I don’t point this out to demonize Romero, but to say that his story could be one of hope. His life illustrates the depth of conversion that is possible. To see Romero’s sacrificial love for the marginalized people of El Salvador as a foregone conclusion, as the destiny of a great man who was always and already great, is to do a disservice to those still unable to hear the cry of the poor.

The murder of Romero’s friend, Jesuit Father Rutilio Grande, is a tipping point for Romero, the power of which Clarke hesitates to acknowledge. In the wake of that tragedy an agrarian reform expert recalls, “the man wanted to learn.” If we read this as a moment of conversion, we are forced to ask ourselves, “Do I want to learn?” If Romero was always special, always tied to the poor, we are forced to ask ourselves nothing at all.

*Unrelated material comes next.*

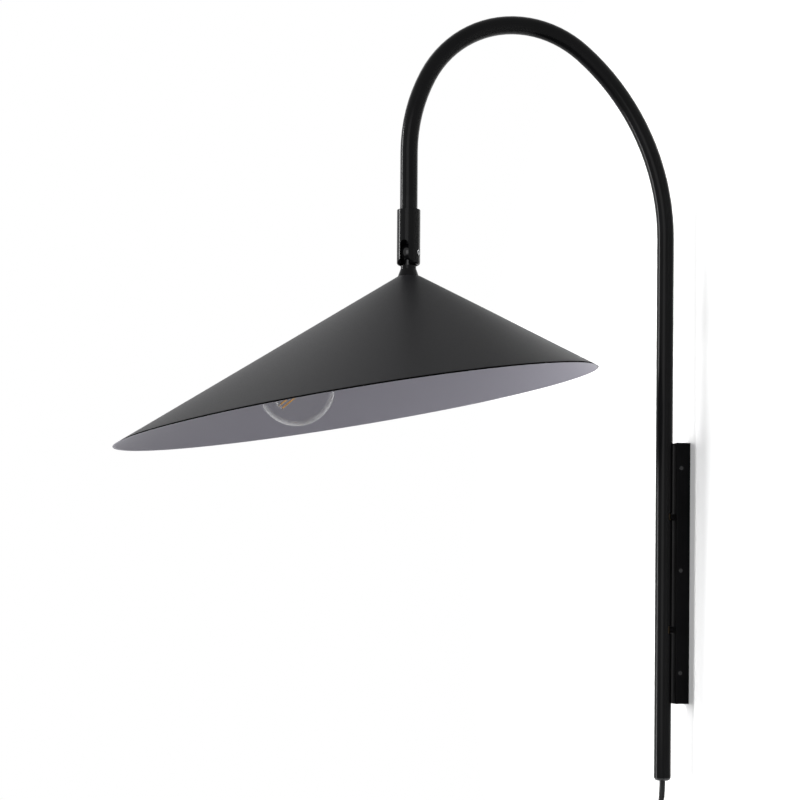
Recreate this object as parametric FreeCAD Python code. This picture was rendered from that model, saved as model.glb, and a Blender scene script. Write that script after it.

Love Must Win Out does not leave out unflattering details. We read about the early years of Romero’s priesthood, when he worked himself to exhaustion and developed a reputation as a scold among fellow clerics. But the book falls down when it tries to make the case that this was merely an expression of the dedication with which he would come to champion the cause of his people.

Clarke is not immune to the temptation to embrace heroic aspects of Romero’s biography, either. He begins with his death.

This choice is not without its merits — it’s certainly what he is most famous for, and it could hardly have been a more dramatic moment. But Clarke adds a lengthy paragraph in which death is personified, ending with the phrase, “there were so many others on death lists in El Salvador in those days on whom death could slake its thirst.” Surely the image of a beloved figure shot down at the altar is poignant enough to speak for itself.

Clarke treats his subject with respect, not shying away from uncomfortable facts, but paying tribute to the love and reverence in which he is held by those Romero inspired. But the book suffers from an identity crisis. Sometimes it is a detailed chronology of a man’s life. At others, it jumps around in search of a broader point. Sometimes it’s the tale of Romero’s conversion. At others, it rejects the conversion story entirely.

There is much to learn from Oscar Romero’s life, and I was inspired to read about some of his less well-known experiences and remarks, but I came away feeling the need for more insight than this volume had to offer.